This is my attempt at a CLI wikiracer in python.
In order to quickly find an intersection between the source and destination, I'm using a bidirectional BFS, which is significantly more efficient than a standard BFS for this. The core component of this solution is the BFSBranch class, which represents a single direction of the BFS.
In the main file, I create an event loop to allow me to send off many concurrent API requests. I alternate between requesting pages from the source and destination branches. Instead of requesting links from all pages in a branch's queue, I instead request the first n pages, where n is the number of worker threads I have. This gives us a huge speedup by giving us a basic round robin scheduler between the two branches, instead of completing one branch's queue before the other. When I initially tried this, I was finishing each branch's queue before moving on to the other, but that caused issues where one branch could be much larger than the other, causing the algorithm to get stuck trying to finish that side of the search before it could continue searching from the other side. After each time I request link data, I compare the caches of the two branches to see if an intersection exists. If it does, I know that the path from source to destination can be completed. The cache data in each branch allows me to reconstruct the path from the initial page to the intersection page, so I can generate the entire path trivially.
Python >= 3.4
pip install -r requirements.txt
to install dependencies.
./wikiracer.py "Source Page" "Target Page"
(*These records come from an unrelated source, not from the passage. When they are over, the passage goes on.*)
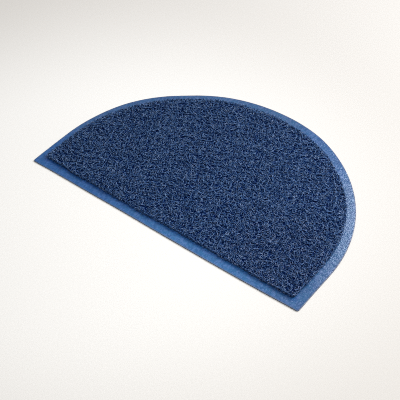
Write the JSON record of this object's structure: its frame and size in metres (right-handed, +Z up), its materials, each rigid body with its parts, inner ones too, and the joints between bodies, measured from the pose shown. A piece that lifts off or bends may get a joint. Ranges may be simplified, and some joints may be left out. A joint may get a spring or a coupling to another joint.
{
  "type": "half-round doormat",
  "caption": "D-shaped coil doormat: looped vinyl strands fused on a thin flat sheet whose bare rim forms a smooth border, to wipe shoes on at a door.",
  "frame": {"origin": "on the floor, under the middle of the mat's bounding box", "axes": "+X along the straight edge, +Y from the straight edge to the round edge, +Z up"},
  "size_m": [0.6006, 0.401, 0.01],
  "materials": {
    "sheet_vinyl": "soft smooth vinyl with a fine pressed grain and a low sheen",
    "strand_vinyl": "looped soft vinyl strands with a slight gloss"
  },
  "bodies": {
    "root": {"backing": "sheet_vinyl", "coil_pile": "strand_vinyl"}
  },
  "joints": []
}
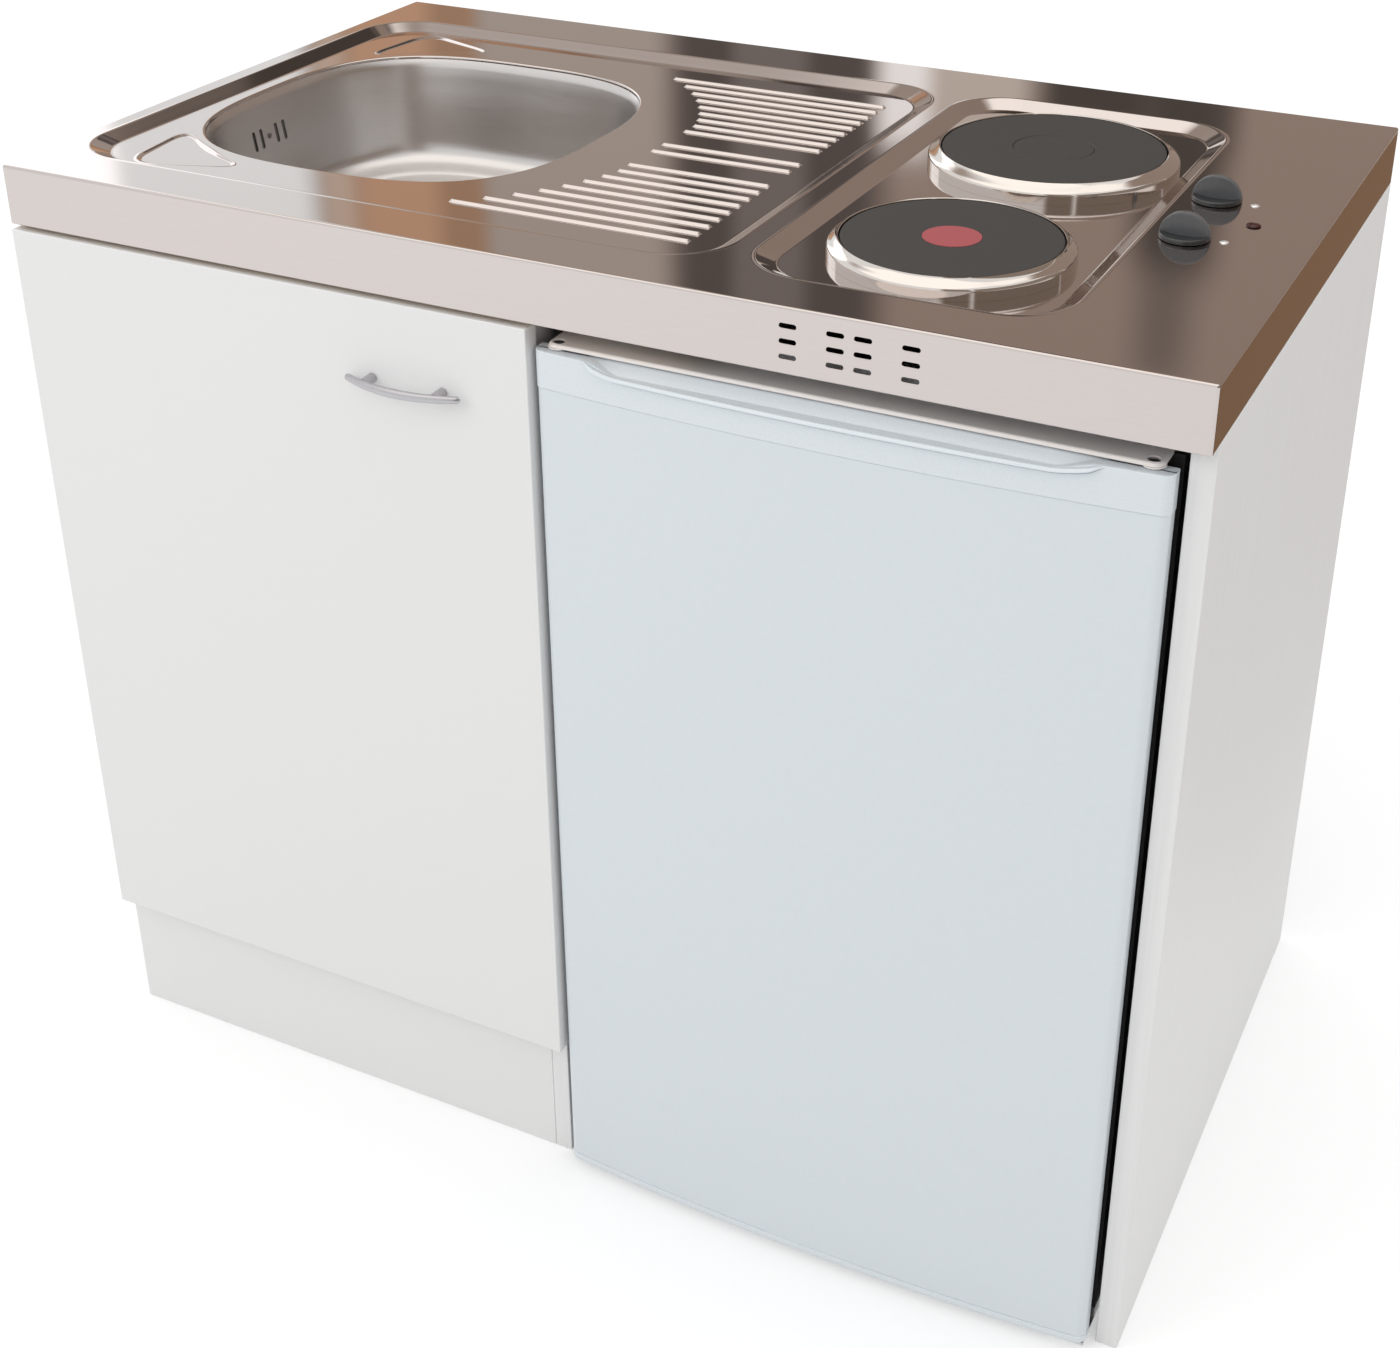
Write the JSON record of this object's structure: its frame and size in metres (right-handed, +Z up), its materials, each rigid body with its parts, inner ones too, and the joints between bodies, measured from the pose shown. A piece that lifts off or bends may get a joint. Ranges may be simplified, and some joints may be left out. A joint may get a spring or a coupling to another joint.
{
  "type": "kitchenette unit",
  "caption": "Compact kitchenette: pressed steel worktop with sink bowl, drainer and round hotplates, on a one-door cabinet with plinth and a built-under fridge behind a bowed door.",
  "frame": {"origin": "centre of the bounding box's footprint, on the floor", "axes": "+Z up, -Y towards the user at the front, +X towards the fridge side"},
  "size_m": [1, 0.624, 0.889],
  "materials": {
    "polished_steel": "polished",
    "satin_steel": "satin",
    "white_board": "satin",
    "raw_timber": "matte",
    "cast_iron": "matte",
    "red_enamel": "satin",
    "knob_plastic": "satin",
    "lamp_plastic": "gloss",
    "switch_plastic": "matte",
    "zinc_steel": "satin",
    "handle_metal": "satin",
    "door_white": "gloss",
    "cap_white": "satin",
    "liner_white": "satin",
    "black_paint": "satin",
    "foot_plastic": "matte",
    "seal_rubber": "matte",
    "shelf_glass": "gloss",
    "clear_plastic": "gloss",
    "waste_plastic": "satin"
  },
  "bodies": {
    "unit": {"worktop_sheet": "polished_steel", "rear_trim_ring": "polished_steel", "front_trim_ring": "polished_steel", "sink_bowl": "satin_steel", "waste_body": "satin_steel", "hinge_traverse": "satin_steel", "left_side_panel": "white_board", "partition_panel": "white_board", "right_side_panel": "white_board", "plinth": "white_board", "bottom_panel": "white_board", "front_rail": "white_board", "rear_rail": "white_board", "niche_rail": "white_board", "batten_front": "raw_timber", "batten_rear": "raw_timber", "rear_hotplate": "cast_iron", "front_hotplate": "cast_iron", "quick_plate_mark": "red_enamel", "pilot_lamp": "lamp_plastic", "rear_switch": "switch_plastic", "front_switch": "switch_plastic", "terminal_box": "switch_plastic", "rear_plate_clamp": "zinc_steel", "front_plate_clamp": "zinc_steel", "hob_tray": "zinc_steel", "lower_hinge_arm": "zinc_steel", "upper_hinge_arm": "zinc_steel", "bottom_hinge": "zinc_steel", "fridge_liner": "liner_white", "ice_box": "liner_white", "thermostat_box": "liner_white", "fridge_casing": "black_paint", "condenser": "black_paint", "compressor": "black_paint", "left_fridge_foot": "foot_plastic", "right_fridge_foot": "foot_plastic", "upper_shelf": "shelf_glass", "lower_shelf": "shelf_glass", "crisper": "clear_plastic", "overflow_pipe": "waste_plastic", "trap_body": "waste_plastic", "trap_outlet_pipe": "waste_plastic"},
    "cabinet_door": {"cabinet_door": "white_board", "door_handle": "handle_metal", "lower_hinge_cup": "zinc_steel", "upper_hinge_cup": "zinc_steel"},
    "fridge_door": {"fridge_door_skin": "door_white", "fridge_door_top_cap": "cap_white", "fridge_door_bottom_cap": "cap_white", "fridge_door_liner": "liner_white", "fridge_door_seal": "seal_rubber", "lower_door_rack": "clear_plastic", "upper_door_rack": "clear_plastic"},
    "front_knob": {"front_knob": "knob_plastic"},
    "rear_knob": {"rear_knob": "knob_plastic"},
    "strainer": {"sink_strainer": "satin_steel"},
    "thermostat_knob": {"thermostat_knob": "knob_plastic"},
    "ice_box_flap": {"ice_box_flap": "liner_white"}
  },
  "joints": [
    {"name": "cabinet_door_hinge", "type": "hinge", "parent": "unit", "child": "cabinet_door", "pos_m": [-0.492, -0.286, 0.4735], "axis": [0, 0, -1], "range_deg": [0, 105]},
    {"name": "fridge_door_hinge", "type": "hinge", "parent": "unit", "child": "fridge_door", "pos_m": [0.46, -0.275, 0.4], "axis": [0, 0, 1], "range_deg": [0, 110]},
    {"name": "front_knob_turn", "type": "hinge", "parent": "unit", "child": "front_knob", "pos_m": [0.408, -0.035, 0.872], "axis": [0, 0, -1], "continuous": true},
    {"name": "rear_knob_turn", "type": "hinge", "parent": "unit", "child": "rear_knob", "pos_m": [0.408, 0.058, 0.872], "axis": [0, 0, -1], "continuous": true},
    {"name": "strainer_lift", "type": "slide", "parent": "unit", "child": "strainer", "axis": [0, 0, 1], "range_m": [0, 0.12]},
    {"name": "thermostat_turn", "type": "hinge", "parent": "unit", "child": "thermostat_knob", "pos_m": [0.403, -0.139, 0.718], "axis": [0, -1, 0], "range_deg": [0, 300]},
    {"name": "ice_box_flap_hinge", "type": "hinge", "parent": "unit", "child": "ice_box_flap", "pos_m": [0.198, -0.1325, 0.7435], "axis": [-1, 0, 0], "range_deg": [0, 85]}
  ]
}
to race. You can modify the number of concurrent
requests with the --workers
flag.
./wikiracer.py --help
to see usage.
I initially wrote a standard BFS to traverse the tree. While this was able to eventually find a path, it was not very efficient (Segment->The game in 4:30). I was able to significantly speed up my code by batching API requests to get links for 50 pages at a time and making the BFS bidirectional (Segment->The game in 0:03). However, since I was batching the API requests, I wasn't able to track parent/child relationships for encountered links, since the links could be from any of the provided parents. I had to revert to requesting a single page's information at a time, which came with a pretty decent slowdown (Segment->The game in 0:13). I had never really worked with concurrency in Python before, so I had to wrap my head around the new (since 3.4) asyncio library, as well as the requests_futures module. After a lot of effort, I was able to make HTTP requests in parallel, while doing some parsing as a callback provided to requests_futures.session.get(). Once the entire batch of requests had completed, I processed the new page data and added the necessary pages to the queue and started the whole process again. This brought me to my fastest time, and was in a state where I was fairly confident I couldn't speed it up much more (Segment->The game in 0:05).
- Basic BFS and API wrapper - 1 hour
- Batching requests - 1 hour
- Caching pages to calculate path - 2 hours
- Initial hacky single-file async solution - 4 hours
- Design of BFSBranch class with new async architecture - 1 hour
- Refactoring to create BFSBranch class - 1 hour
- Cleanup - 1 hour
- Documentation/tests/README - 2 hours